U.S students fail citizenship test

“The House of Representatives has how many voting members?”

“How many justices are on the Supreme Court?”

“Who is in charge of the executive branch?”

Are you beginning to wish you had paid closer attention in your required history classes?

My junior year of high school I took a sample of the U.S. Citizenship Test. The origin of those questions were in my American and Arizona government history class. Before delving into the course, my teacher wanted to assess a basic understanding of where our knowledge stood with our history.

I hoped this test was not for a grade.

I could just be “historically” inept, but the test was, ironically, completely foreign to me.
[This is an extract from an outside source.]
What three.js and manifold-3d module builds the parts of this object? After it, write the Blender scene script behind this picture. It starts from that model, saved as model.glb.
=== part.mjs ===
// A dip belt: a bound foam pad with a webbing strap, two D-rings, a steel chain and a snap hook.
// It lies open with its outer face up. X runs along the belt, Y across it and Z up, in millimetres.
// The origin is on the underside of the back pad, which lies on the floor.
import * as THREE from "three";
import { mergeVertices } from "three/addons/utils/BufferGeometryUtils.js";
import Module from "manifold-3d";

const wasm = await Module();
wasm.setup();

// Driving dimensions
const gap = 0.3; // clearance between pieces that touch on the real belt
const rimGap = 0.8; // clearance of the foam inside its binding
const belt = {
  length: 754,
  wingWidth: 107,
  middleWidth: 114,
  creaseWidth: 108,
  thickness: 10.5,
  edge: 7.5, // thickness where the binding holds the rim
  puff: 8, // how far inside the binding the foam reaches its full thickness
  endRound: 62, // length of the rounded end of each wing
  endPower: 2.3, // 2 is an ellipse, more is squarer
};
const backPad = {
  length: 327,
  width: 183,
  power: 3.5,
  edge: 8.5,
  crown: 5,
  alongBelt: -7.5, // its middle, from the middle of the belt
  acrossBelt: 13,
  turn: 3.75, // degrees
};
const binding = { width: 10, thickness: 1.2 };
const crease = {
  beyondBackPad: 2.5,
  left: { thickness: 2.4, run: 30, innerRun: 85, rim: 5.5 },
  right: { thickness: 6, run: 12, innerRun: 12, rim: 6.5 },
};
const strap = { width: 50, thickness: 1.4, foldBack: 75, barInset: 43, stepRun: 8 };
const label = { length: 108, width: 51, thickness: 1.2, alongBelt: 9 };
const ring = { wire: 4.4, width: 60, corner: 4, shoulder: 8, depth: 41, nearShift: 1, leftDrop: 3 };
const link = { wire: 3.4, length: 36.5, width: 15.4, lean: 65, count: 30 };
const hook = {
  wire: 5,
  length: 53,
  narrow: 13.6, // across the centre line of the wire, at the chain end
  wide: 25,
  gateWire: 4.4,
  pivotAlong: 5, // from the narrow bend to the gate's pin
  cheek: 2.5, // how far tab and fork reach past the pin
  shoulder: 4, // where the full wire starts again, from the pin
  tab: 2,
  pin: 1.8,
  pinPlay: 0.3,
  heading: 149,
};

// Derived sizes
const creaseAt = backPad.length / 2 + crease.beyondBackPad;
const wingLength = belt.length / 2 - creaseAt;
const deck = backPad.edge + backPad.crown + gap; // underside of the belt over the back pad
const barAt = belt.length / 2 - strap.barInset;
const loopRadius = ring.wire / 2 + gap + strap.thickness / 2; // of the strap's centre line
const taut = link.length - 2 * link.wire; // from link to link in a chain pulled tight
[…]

However, the results of a survey that tested the historical intelligence of 1,350 Arizona high school students conducted by the Goldwater Institute reported in the Scottsdale Independent made me feel more at ease.
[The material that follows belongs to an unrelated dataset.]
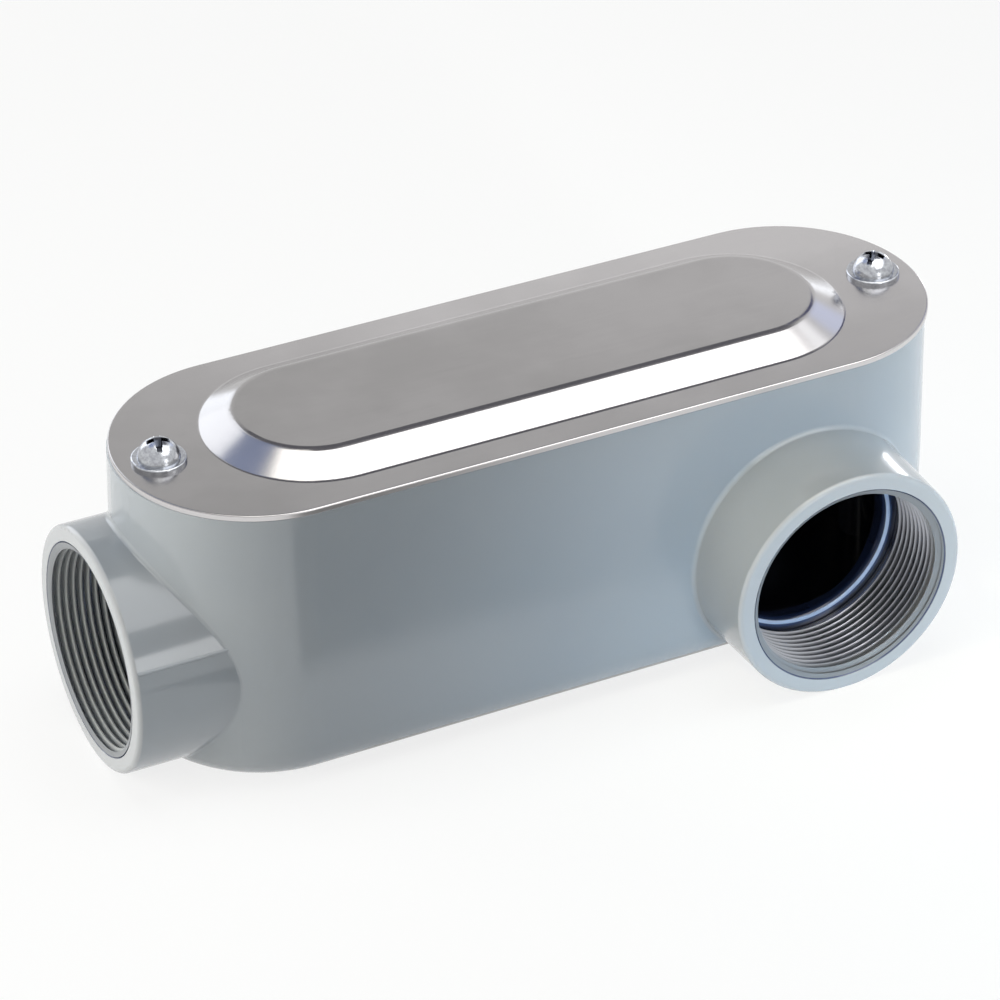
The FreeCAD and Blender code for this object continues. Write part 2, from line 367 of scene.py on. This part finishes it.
# Grey enamel of the casting, with bare machined metal in the bores and painted shade in the chamber
enamel = {
    "colour": (0.266, 0.290, 0.326),
    "colourThin": (0.282, 0.304, 0.336),     # a little lighter where the paint is thin
    "thinning": (0.2, 0.8),                  # of the skin's tone, from full paint to thin
    "skin": {"Wave Scale": 38.0, "Peel Scale": 1400.0, "Peel Share": 0.012},
    "bump": {"Strength": 0.25, "Distance": 0.5 * millimetre},
    "roughness": (0.12, 0.17),
    "coat": 0.15,                            # a crisper gloss over the paint
    "coatRoughness": 0.06,
    "chamberShade": (0.012, 0.014, 0.022),
    "chamberMiddle": 8.5 * millimetre,       # of the dark chamber, along the body
    "chamberHalfLength": 74 * millimetre,    # from there to the centre of each round end
    "chamberHalfWidth": 38.6 * millimetre,   # to the middle of the box's wall
    "chamberFloor": 1.7 * millimetre,
}

# Bands of both bores, in millimetres, each from the mouth down to its depth, later ones over earlier ones.
# All are as glossy as the paint, and the bare one is metal. The rims' lighter paint and the lips' pale blue
# are painted highlights; the throats' blue-black and the stops' navy are painted shade.
boreBands = {
    "rimHighlight": {"radius": 36.5, "depth": 0.9, "soft": 0.7, "colour": (0.34, 0.352, 0.38)},     # painted highlight: lighter paint on the mouth faces
    "throatShade": {"radius": 30.7, "depth": 31.0, "soft": 0.2, "colour": (0.012, 0.018, 0.045)},
    "stopShade": {"radius": 30.7, "depth": 26.1, "soft": 0.2, "colour": (0.045, 0.060, 0.120)},
    "lipHighlight": {"radius": 27.9, "depth": 26.7, "soft": 0.25, "colour": (0.40, 0.455, 0.61), "inner": 26.9},
    "bore": {"radius": 30.3, "depth": 25.6, "soft": 0.1, "colour": (0.40, 0.415, 0.45), "bare": True},
}


def boreMask(tree, place, hub, radius, band, at):
    return placeGroup(
        tree, "boreMask", place, at, Mouth=hub["mouth"], Outward=hub["outward"],
        Radius=radius * millimetre, Depth=band["depth"] * millimetre, Softness=band["soft"] * millimetre,
    )["Mask"]


# Mask of one band in both bores
def bandMask(tree, place, band, column):
    left = 200 + 500 * column
    mask = 0.0
    for row, hub in enumerate(hubs.values()):
        down = -700 - 300 * row
        outer = boreMask(tree, place, hub, band["radius"], band, (left, down))
        mask = numberMath(tree, "MAXIMUM", outer, mask, (left + 200, down))
        if "inner" in band:
            hollow = boreMask(tree, place, hub, band["inner"], band, (left, down - 800))
            mask = numberMath(tree, "SUBTRACT", mask, hollow, (left + 200, down - 800))
    return numberMath(tree, "MAXIMUM", mask, 0, (left + 400, -700))


# Mask of the chamber, where shade is painted: a long box with round ends
def chamberShadeMask(tree, place):
    x, y, z = splitAxes(tree, place, (0, -200))
    fromMiddle = numberMath(tree, "SUBTRACT", x, enamel["chamberMiddle"], (100, -200))
    fromMiddle = numberMath(tree, "ABSOLUTE", fromMiddle, 0, (200, -200))
    pastCentre = numberMath(tree, "SUBTRACT", fromMiddle, enamel["chamberHalfLength"], (400, -200))
    overEnd = numberMath(tree, "MAXIMUM", pastCentre, 0, (600, -200))
    overEndSquared = numberMath(tree, "MULTIPLY", overEnd, overEnd, (800, -200))
    sideSquared = numberMath(tree, "MULTIPLY", y, y, (600, -350))
    acrossSquared = numberMath(tree, "ADD", overEndSquared, sideSquared, (1000, -200))
    across = numberMath(tree, "SQRT", acrossSquared, 0, (1100, -200))
    inWall = numberMath(tree, "LESS_THAN", across, enamel["chamberHalfWidth"], (1200, -200))
    aboveFloor = numberMath(tree, "GREATER_THAN", z, enamel["chamberFloor"], (800, -450))
    return numberMath(tree, "MULTIPLY", inWall, aboveFloor, (1300, -300))


def makeEnamel():
    material, tree, shader, place = newMaterial("greyEnamel")
    skin = placeGroup(tree, "castSkin", place, (0, 300), **enamel["skin"])
    tone = mapRange(tree, skin["Tone"], *enamel["thinning"], 0, 1, (200, 500))
    paint = mixColours(tree, tone, enamel["colour"], enamel["colourThin"], (500, 500))
    # Painted shade: the chamber inside is near black
    paint = mixColours(tree, chamberShadeMask(tree, place), paint, enamel["chamberShade"], (700, 500))
    # Bands in the bores: painted highlights on rims and lips, painted shade in throats and on stops, and
    # bare metal
    for column, band in enumerate(boreBands.values()):
        mask = bandMask(tree, place, band, column)
        paint = mixColours(tree, mask, paint, band["colour"], (900 + 150 * column, 500))
        if band.get("bare"):
            tree.links.new(mask, shader.inputs["Metallic"])
    tree.links.new(paint, shader.inputs["Base Color"])
    roughness = mapRange(tree, skin["Tone"], *noiseSpan, *enamel["roughness"], (900, 100))
    tree.links.new(roughness, shader.inputs["Roughness"])
    addBump(tree, shader, skin["Height"], enamel["bump"], (1200, -100))
    shader.inputs["Coat Weight"].default_value = enamel["coat"]
    shader.inputs["Coat Roughness"].default_value = enamel["coatRoughness"]
    return material


# Threads, freshly cut
cutMetal = {
    "colour": (0.45, 0.465, 0.50),
    "dark": (0.38, 0.395, 0.44),
    "grain": {"Stretch": (500, 500, 500), "Detail": 2.0},
    "roughness": (0.28, 0.36),
    "bandRadius": 36.5,                 # millimetres, of all the bands below
}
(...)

The 10-question quiz was a mini replication of the U.S. Citizenship Test administered by the U.S. Citizenship and Immigration Services. The results yielded an unfortunate response. Out of the 1,134 Arizona public school students who completed the survey, “not a single one correctly answered more than seven [questions] correctly,” according to the Goldwater Institute. Arizona high school students were recorded at a failure rate far exceeding 96 percent.
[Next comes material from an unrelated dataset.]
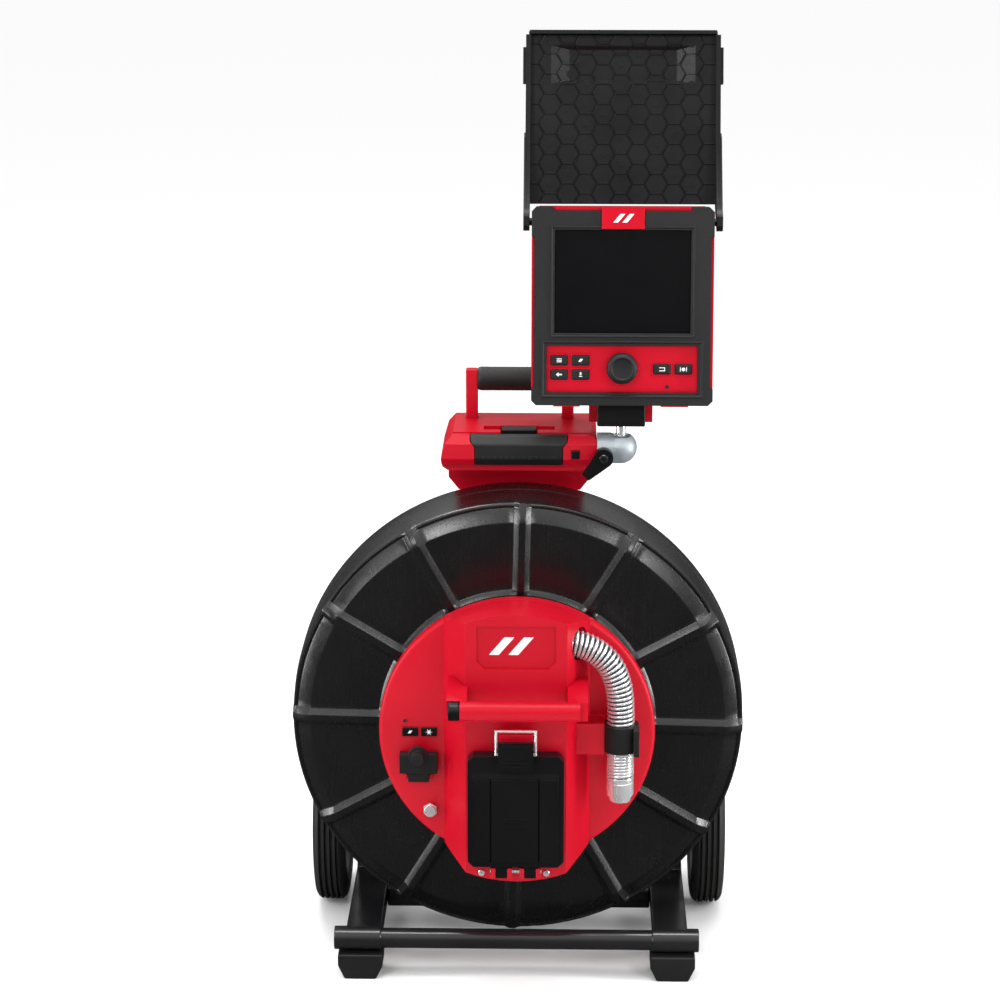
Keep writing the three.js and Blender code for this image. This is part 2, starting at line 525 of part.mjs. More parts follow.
function screenUnit() {
  const face = alongY(clipped(0, up(MON_H / 2), 2 * MON_HALF, MON_H, 5), MON_FACE, 0);
  const bezel = cut(face,
    slab(-71.5, 71.5, 76, 184, MON_FACE - 1, 1),
    slab(-79.6, 79.6, 13.5, 63.2, MON_FACE - 1, 1),
    slab(-88, 88, 10, 198, -20, 1),
    slab(-96, -92.5, 18, 177, MON_FACE - 1, 1), slab(92.5, 96, 18, 177, MON_FACE - 1, 1),
    slab(-72.3, 72.3, 204, 209, MON_FACE - 1, 1), slab(-22.7, 22.7, 185, 209, MON_FACE - 1, -27),
    rodX(4 + GAP, PIVOT_Y, up(PIVOT_V), -97, -89), rodX(4 + GAP, PIVOT_Y, up(PIVOT_V), 89, 97));
  piece('monitor_bezel', bezel, rubber, monitor);

  const shellFace = alongY(clipped(0, up(MON_H / 2), 2 * MON_HALF, MON_H, 8), GAP, MON_BACK);
  const hollow = slab(-90, 90, 6, 202, -1, MON_BACK - 5);
  const strips = [[-MON_HALF, -92.8], [92.8, MON_HALF]].map(([u0, u1]) =>
    slab(u0, u1, 18.3, 176.7, MON_FACE + 4, GAP + 1));
  const crown = [
    slab(-72, 72, 204.3, MON_H, MON_FACE + 3, GAP + 1), slab(-22.4, 22.4, 185.3, MON_H, -33, -27.3)];
  const lug = block(-34, 34, 16 + GAP, MON_BACK, 25, MON_LOW + 3);
  piece('monitor_rear_shell', join(cut(shellFace, hollow), ...strips, ...crown, lug), red, monitor);
  piece('screen_glass', slab(-71.2, 71.2, 76.3, 183.7, -27.5, -24), glass, monitor);

  const holes = Object.values(KEYS).map(([u, v]) =>
    slab(u - KEY_W / 2 - GAP, u + KEY_W / 2 + GAP, v - KEY_H / 2 - GAP, v + KEY_H / 2 + GAP, -30, -20));
  const plate = cut(slab(-79.3, 79.3, 13.8, 62.9, -27, -22.5), ...holes,
    rodY(6 + GAP, 0, up(KNOB_V), -30, -20));
  piece('control_panel', plate, red, monitor);
  for (const [name, [u, v]] of Object.entries(KEYS)) {
    const key = slab(u - KEY_W / 2, u + KEY_W / 2, v - KEY_H / 2, v + KEY_H / 2, -28.8, -24);
    piece(`monitor_key_${name}`, key, rubber, monitor);
  }
  const knob = join(rodY(16.5, 0, up(KNOB_V), -41, -27 - GAP, 40), rodY(6, 0, up(KNOB_V), -28, -22.5));
  piece('control_knob', cut(knob, rodY(10.5, 0, up(KNOB_V), -42, -39.5, 32)), rubber, monitor);
}

function visor() {
  const hinge = new THREE.Group();
  hinge.position.set(0, PIVOT_Y, up(PIVOT_V));
  hinge.rotation.x = -rad(VISOR_OPEN);
  monitor.add(hinge);
  const end = VISOR_START + VISOR_LEN;
  const inner = VISOR_BACK;
  const panel = block(-100, 100, inner, inner + 6, VISOR_START, end);
  const scoop = block(-76, 76, inner - 1, inner + 3.5, end - 55, end - 16);
  const cheekShape = [
    [-8, -5], [-3, -9], [5, -9], [12, -2], [inner + 7, VISOR_START + 1], [inner + 7, end - 5],
    [inner - 9, end - 5], [inner - 12, 80], [0, 14], [-8, 5],
  ];
  const armShape = [
    [-8, -5], [-3, -9], [5, -9], [12, -2], [inner + 5, VISOR_START + 1], [inner + 5, 88],
    [inner, 98], [inner - 10, 92], [0, 14], [-8, 5],
  ];
  const cheeks = [
    alongX(cheekShape, -103, -98), alongX(cheekShape, 98, 103),
    alongX(armShape, -104.5, -102), alongX(armShape, 102, 104.5),
    block(-106, -102, inner - 6, inner + 4, end - 56, end - 18),
    block(102, 106, inner - 6, inner + 4, end - 56, end - 18),
  ];
  const lip = block(-99, 99, inner - 8, inner + 1, end - 4, end);
  const pins = [rodX(4, 0, 0, -99, -90), rodX(4, 0, 0, 90, 99)];
  piece('sun_visor', join(cut(panel, scoop), ...cheeks, lip, ...pins), black, hinge);
}

frame();
wheels();
drum();
hub();
batteryDoor();
hubFittings();
topHousing();
ballMount();
mount();
screenUnit();
visor();

export default reel;
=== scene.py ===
import json
import math

import bmesh
import bpy
from mathutils import Matrix, Vector


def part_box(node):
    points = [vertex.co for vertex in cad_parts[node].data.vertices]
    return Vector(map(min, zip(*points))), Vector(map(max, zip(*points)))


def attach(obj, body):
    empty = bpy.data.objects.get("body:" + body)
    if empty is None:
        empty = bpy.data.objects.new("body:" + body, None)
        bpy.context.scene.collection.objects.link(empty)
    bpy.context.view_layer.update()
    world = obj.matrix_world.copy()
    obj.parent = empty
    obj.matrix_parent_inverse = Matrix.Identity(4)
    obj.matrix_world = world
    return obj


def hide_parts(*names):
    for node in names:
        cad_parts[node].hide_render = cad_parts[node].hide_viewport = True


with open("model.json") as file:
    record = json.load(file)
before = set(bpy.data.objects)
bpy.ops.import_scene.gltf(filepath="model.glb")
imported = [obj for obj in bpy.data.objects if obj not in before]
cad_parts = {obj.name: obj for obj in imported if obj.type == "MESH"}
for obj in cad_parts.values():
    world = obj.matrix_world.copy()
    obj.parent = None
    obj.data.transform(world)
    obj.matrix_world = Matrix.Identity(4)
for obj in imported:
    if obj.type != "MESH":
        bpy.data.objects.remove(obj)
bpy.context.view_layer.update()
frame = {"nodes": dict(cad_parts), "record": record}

MM = 0.001
scene = bpy.context.scene
rad = math.radians
bodies = frame["record"]["behaviour"]["bodies"]
BODY_OF = {node: body for body, members in bodies.items() for node in members}
SLOT_OF = {entry["node"]: entry["material_slot"] for entry in frame["record"]["subparts"]}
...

Lindsay Wing, an Americana and Arizona government teacher at Desert Mountain High School in Scottsdale, said although public schools place some priority on social studies it might be less than other core classes, which require four years to graduate.

“I don’t fault students for not knowing the answers to the U.S. Citizenship Test. Where would students get the knowledge? It either needs to come from schools at an earlier age or expect parents to teach their children the information,” Wing said.

“The AIMS (Arizona Instrument to Measure Standards) test puts a lot of emphasis on reading, writing and the sciences at a younger age. The history and civics are losing out because there is not proper preparation,” Wing added.

There are only two routes to becoming a United States citizen: by naturalization or birth.

If you are a citizen by birth, being knowledgeable about the history and civics of this country is not required beyond high school. However, if gaining citizenship through naturalization, you are forced to have a strong comprehension of America’s history.

Contradictory?

To many, becoming an American holds significant value. Freedom, opportunity and a new beginning are many of the reasons why immigrants strive to become U.S. citizens.

However, the average American is incapable of answering numerous questions posed on the U.S. Citizenship Test.

Why are we holding people responsible for knowing more U.S. history than the average American?

“I definitely think that anybody who is a citizen or living in this country should be knowledgeable of the background of our history and our foundation. Just because you are a citizen because you are born here shouldn’t be enough. We should educate ourselves. Everyone who comes here has to study our history and go through a process. Why do they have to be more knowledgeable than people who are born here?” Wing said.

Among the youth of today, our ignorance as a country is overly transparent. Our responsibility as United States citizens is to be dedicated members of society but also know the history of our country.